The contact angle to diiodomethane on the first filtration media has been measured； the result was a contact angle of about 45°. If the thermal treatment at 300℃ was maintained longer， e.g. 10 minutes after gradual heating up to 300℃， the contact angle was about 37°. The contact angle to diiodomethane has also been measured on the sintered nonwoven web before performing the thermal treatment at 300℃， the contact angle is such condition was about 50°.

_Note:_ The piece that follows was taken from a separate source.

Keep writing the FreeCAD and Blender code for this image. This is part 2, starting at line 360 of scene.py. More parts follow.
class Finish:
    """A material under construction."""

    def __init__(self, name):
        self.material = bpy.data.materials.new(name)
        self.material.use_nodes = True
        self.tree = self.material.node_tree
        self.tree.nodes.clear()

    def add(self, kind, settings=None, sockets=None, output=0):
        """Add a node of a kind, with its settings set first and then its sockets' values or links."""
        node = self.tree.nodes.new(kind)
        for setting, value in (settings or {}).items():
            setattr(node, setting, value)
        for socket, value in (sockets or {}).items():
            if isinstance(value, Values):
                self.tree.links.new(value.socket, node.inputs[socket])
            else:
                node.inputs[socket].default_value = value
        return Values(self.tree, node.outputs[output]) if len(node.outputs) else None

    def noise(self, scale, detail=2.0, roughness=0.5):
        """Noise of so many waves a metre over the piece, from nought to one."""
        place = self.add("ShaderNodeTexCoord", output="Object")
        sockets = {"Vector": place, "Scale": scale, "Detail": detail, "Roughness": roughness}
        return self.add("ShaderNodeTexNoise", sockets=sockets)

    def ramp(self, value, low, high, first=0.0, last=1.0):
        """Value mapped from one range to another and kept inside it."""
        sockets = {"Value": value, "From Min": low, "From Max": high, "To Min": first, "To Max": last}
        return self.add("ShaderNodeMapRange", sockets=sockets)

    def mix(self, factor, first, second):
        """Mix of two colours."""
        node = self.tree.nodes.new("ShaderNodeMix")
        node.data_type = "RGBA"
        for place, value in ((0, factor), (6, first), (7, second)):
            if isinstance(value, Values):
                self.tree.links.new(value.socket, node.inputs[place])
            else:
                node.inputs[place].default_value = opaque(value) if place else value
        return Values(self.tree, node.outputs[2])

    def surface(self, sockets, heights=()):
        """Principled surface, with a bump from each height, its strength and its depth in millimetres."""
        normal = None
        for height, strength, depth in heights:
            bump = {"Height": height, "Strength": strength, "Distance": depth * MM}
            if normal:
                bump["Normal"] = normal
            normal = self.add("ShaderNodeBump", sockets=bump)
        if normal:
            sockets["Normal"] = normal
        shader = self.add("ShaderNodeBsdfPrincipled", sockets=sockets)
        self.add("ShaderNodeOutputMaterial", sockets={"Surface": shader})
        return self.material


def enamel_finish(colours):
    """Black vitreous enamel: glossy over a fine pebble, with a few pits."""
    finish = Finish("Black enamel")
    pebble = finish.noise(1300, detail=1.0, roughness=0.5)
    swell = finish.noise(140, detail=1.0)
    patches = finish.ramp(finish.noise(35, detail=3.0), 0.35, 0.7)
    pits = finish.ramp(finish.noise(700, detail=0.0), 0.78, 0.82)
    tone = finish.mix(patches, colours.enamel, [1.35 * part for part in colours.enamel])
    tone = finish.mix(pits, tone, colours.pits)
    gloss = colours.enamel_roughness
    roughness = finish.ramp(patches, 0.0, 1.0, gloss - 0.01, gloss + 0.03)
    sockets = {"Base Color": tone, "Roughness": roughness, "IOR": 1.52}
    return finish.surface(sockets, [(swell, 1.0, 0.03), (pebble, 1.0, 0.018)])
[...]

A second filtration media that has been made is a sintered nonwoven web consisting out of 4 μm equivalent diameter bundled drawn austenitic stainless steel fibers out of alloy 316. The first filtration media has a specific mass of 750 g/m² and 88％porosity. The sintered nonwoven web has been treated at 300℃. The surface morphology of the austenitic stainless steel fibers is not modified by the thermal treatment compared to the morphology after sintering the nonwoven web. The surface of the austenitic stainless steel fibers comprises Fe₂O₃ in a hematite crystallographic structure.

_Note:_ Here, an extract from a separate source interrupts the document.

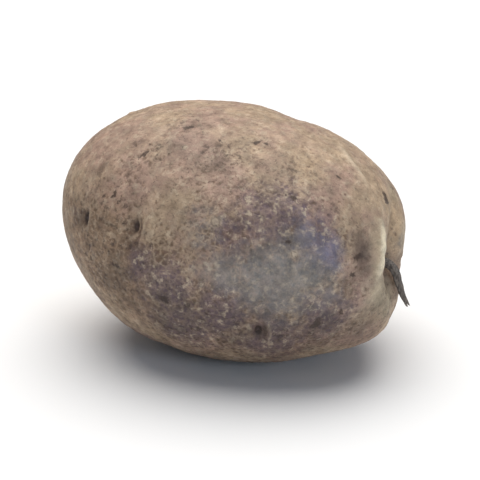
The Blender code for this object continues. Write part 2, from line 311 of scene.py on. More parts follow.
# Colours of the skin
CORK = colour(0.41, 0.297, 0.197)
PINK_CORK = colour(0.375, 0.248, 0.187)
WARM_CORK = colour(0.31, 0.205, 0.125)
# Pale cork, also painted as a highlight on the crests of raised folds and of eye brows
PALE_CORK_AND_HIGHLIGHT = colour(0.54, 0.43, 0.31)
BROWN = colour(0.168, 0.1, 0.06)
MAUVE = colour(0.138, 0.091, 0.104)
# Grey, and the paler grey laid over it: partly smoother skin, partly painted sheen
GREY_AND_SHEEN = colour(0.2, 0.188, 0.18)
BLOOM_AND_SHEEN = colour(0.22, 0.21, 0.198)
# Violet-blue: partly the skin's own, partly a painted reflection of the bluish window light
BLUE_AND_REFLECTION = colour(0.155, 0.14, 0.203)
PIT = colour(0.075, 0.045, 0.032)
# Ochre and olive: the skin's own tones, made paler as painted light
OCHRE_AND_PAINTED_LIGHT = colour(0.49, 0.35, 0.22)
OLIVE_AND_PAINTED_LIGHT = colour(0.4, 0.335, 0.225)
LIP_TAN = colour(0.5, 0.405, 0.27)
# Painted highlight along the lip's crest
LIP_HIGHLIGHT = colour(0.84, 0.73, 0.53)
# Painted shade in the furrow's crease
CREASE_SHADE = colour(0.15, 0.11, 0.07)
STAIN = colour(0.1, 0.065, 0.052)
DISH = colour(0.16, 0.1, 0.07)
DEEP = colour(0.05, 0.028, 0.02)
BUD = colour(0.085, 0.048, 0.045)

# Edges of the skin's areas and parts: how ragged, and the mask's values where each one starts
# and is full
EDGES = {
    "purple": (1.6, 0.2, 0.85),
    "grey skin and sheen": (1.2, 0.25, 0.95),
    "blue_skin_and_reflection": (1.1, 0.1, 1.0),
    "pink": (1.4, 0.2, 0.9),
    "brown": (1.0, 0.1, 0.8),
    "ochre": (0.8, 0.1, 0.9),
    "olive": (0.8, 0.1, 0.9),
    "dusky skin and painted shade": (0.8, 0.1, 1.0),
    "stain": (0.8, 0.1, 1.1),
    "lip": (0.9, 0.1, 1.0),
    "gleam": (1.0, 0.15, 1.0),
    "crease": (0.6, 0.2, 1.0),
    "crest": (0.9, 0.2, 1.1),
    "furrow": (0.5, 0.4, 1.1),
    "cork ring": (0.5, 0.3, 0.8),
    "dish": (0.9, 0.3, 1.1),
    "brow": (0.9, 0.3, 1.0),
    "arch": (0.5, 0.2, 0.8),
    "halo": (0.5, 0.2, 0.7),
    "rim": (0.5, 0.3, 0.9),
    "pit": (0.4, 0.2, 0.6),
    "bud": (0.3, 0.3, 0.8),
}
SCAB_EDGE = (1.3, 0.25, 0.7)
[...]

Without further treatment of the surface of neither the first filtration media nor the second filtration media； a coalescing filter has been made with the first filtration media and the second filtration media. The built up of the coalescing filter in the order as listed is：

- at the inflow side of the coalescing filter， a layer of the first filtration media (750 g/m²) . This layer functions to increase the water drops of the water comprising liquid hydrocarbon from which the water needs to be eliminated through coalescing filtration；

- a filtration layer of 40 g/m² of a polyester fiber nonwoven. The polyester fibers are 4 denier fibers having a trilobal cross section. This filtration layer acts as drainage layer in the coalescing filter；

- a layer of the second filtration media (750 g/m²) . This layer functions to increase the water drops of the water comprising liquid hydrocarbon from which the water needs to be eliminated through coalescing filtration；

- a filtration layer of 40 g/m² of a polyester fiber nonwoven. The polyester fibers are 4 denier fibers having a trilobal cross section. This filtration layer acts as drainage layer in the coalescing filter； and

- a metal wire mesh.

Using this layer construction pleated coalescing filter candles have been made with a pleat height 22 mm and with 15 pleats around the circumference of the pleated candle.

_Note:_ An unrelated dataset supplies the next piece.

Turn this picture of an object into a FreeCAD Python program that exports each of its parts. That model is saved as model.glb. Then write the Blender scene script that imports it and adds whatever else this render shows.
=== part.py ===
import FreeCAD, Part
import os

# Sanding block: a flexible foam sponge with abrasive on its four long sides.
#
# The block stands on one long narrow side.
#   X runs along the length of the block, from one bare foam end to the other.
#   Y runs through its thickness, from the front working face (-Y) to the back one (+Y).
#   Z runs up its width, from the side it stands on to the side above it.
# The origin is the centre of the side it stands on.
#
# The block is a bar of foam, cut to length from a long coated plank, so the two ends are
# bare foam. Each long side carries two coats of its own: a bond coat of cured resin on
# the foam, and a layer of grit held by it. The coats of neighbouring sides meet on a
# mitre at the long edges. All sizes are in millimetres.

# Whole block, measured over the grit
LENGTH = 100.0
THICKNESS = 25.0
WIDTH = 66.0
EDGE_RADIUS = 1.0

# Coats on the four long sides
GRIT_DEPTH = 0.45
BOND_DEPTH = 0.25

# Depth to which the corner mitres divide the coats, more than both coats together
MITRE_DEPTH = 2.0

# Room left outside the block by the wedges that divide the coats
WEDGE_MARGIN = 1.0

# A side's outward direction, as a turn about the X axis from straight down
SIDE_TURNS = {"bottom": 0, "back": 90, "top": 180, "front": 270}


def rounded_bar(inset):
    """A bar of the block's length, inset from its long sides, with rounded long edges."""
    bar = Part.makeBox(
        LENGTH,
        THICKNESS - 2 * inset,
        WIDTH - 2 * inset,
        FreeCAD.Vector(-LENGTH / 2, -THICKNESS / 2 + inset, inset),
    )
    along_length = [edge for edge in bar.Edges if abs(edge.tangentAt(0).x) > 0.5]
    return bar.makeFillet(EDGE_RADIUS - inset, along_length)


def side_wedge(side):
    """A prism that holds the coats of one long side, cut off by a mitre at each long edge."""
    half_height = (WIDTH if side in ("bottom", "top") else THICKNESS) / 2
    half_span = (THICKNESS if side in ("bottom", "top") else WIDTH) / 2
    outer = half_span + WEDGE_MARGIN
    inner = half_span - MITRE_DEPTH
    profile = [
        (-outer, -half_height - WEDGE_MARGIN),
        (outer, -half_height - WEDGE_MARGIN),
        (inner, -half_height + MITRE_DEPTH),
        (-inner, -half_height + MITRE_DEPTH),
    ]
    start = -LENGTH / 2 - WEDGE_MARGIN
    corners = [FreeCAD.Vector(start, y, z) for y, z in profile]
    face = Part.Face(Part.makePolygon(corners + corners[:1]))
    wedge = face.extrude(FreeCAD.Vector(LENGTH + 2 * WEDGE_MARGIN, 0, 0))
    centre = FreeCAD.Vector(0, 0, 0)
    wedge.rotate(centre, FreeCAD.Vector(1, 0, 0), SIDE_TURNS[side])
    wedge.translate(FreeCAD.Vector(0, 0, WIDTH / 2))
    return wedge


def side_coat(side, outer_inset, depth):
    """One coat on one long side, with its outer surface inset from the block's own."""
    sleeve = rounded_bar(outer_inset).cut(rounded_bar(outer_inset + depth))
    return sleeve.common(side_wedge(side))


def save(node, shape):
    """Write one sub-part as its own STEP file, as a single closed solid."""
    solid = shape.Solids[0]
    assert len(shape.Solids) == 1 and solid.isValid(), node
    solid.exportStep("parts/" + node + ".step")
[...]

The candles have been tested and have shown excellent performance and long performing lifetime for the removal of water from kerosene.

Claims

Filtration media comprising a nonwoven web of austenitic stainless steel fibers；

wherein the austenitic steel fibers have an equivalent diameter less than 25 μm；

wherein the austenitic stainless steel fibers of the nonwoven web are metallurgically bonded to each other at contacting points between stainless steel fibers；

and wherein the surface of the austenitic stainless steel fibers comprises Fe₂O₃ in a hematite crystallographic structure.
Filtration media as in claim 1， wherein the thickness of the oxide layer of the stainless steel fibers is less than 15 nm；

wherein the thickness of the oxide layer is determined as the depth from the surface at which the amount of metallic iron is equal to the amount of iron in iron oxides as can be determined via XPS measurement.
Filtration media as in claim 1， wherein the contact angle of water on the filtration media is less than 50°.
Filtration media as in claim 2， wherein the contact angle of water on the filtration media is less than 50°.
Filtration media as in claim 1， wherein more than 40 atomic percent of the Fe in the oxide layer is present as Fe3⁺.
Coalescing filter for the separation of water out of liquid hydrocarbons； com prising at least one filtration media as in claim 1.
Coalescing filter as in claim 6； comprising

-a first filtration media as in claim 1， wherein the austenitic stainless steel fibers have an equivalent diameter less than 3 μm；

-a second filtration media as in claim 1； wherein the austenitic stainless steel fibers have an equivalent diameter less than 6 μm； and wherein the equivalent diameter differs from the equivalent diameter of the austenitic stainless steel fibers of the first filtration media.
Coalescing filter as in claim 6， wherein the coalescing filter comprises a filtration layer of organic fibers in fluid flow direction downstream from a filtration media as in claim 1.
Coalescing filter as in claim 6， wherein the coalescing filter comprises a succession of pairs of layers， wherein each pair of layers comprises

-a filtration media as in claim 1；

-a filtration layer of organic fibers in fluid flow direction downstream from the filtration media.
Coalescing filter as in claim 9， wherein the filtration media of a first pair of layers comprises austenitic stainless steel fibers of lower equivalent diameter than the filtration media of a pair of layers in fluid flow direction downstream from the first pair of layers.
Coalescing filter as in claim 6； wherein the coalescing filter comprises a metal mesh.
Coalescing filter as in claim 6， wherein the coalescing filter is a pleated filter.
Coalescing filter as in claim 6， wherein the coalescing filter is a pleated candle.
Method for removing water from liquid hydrocarbons，

wherein liquid hydrocarbon comprising water is flown through a coalescing filter as in any of the claims 6-13 in order to coalesce and remove water.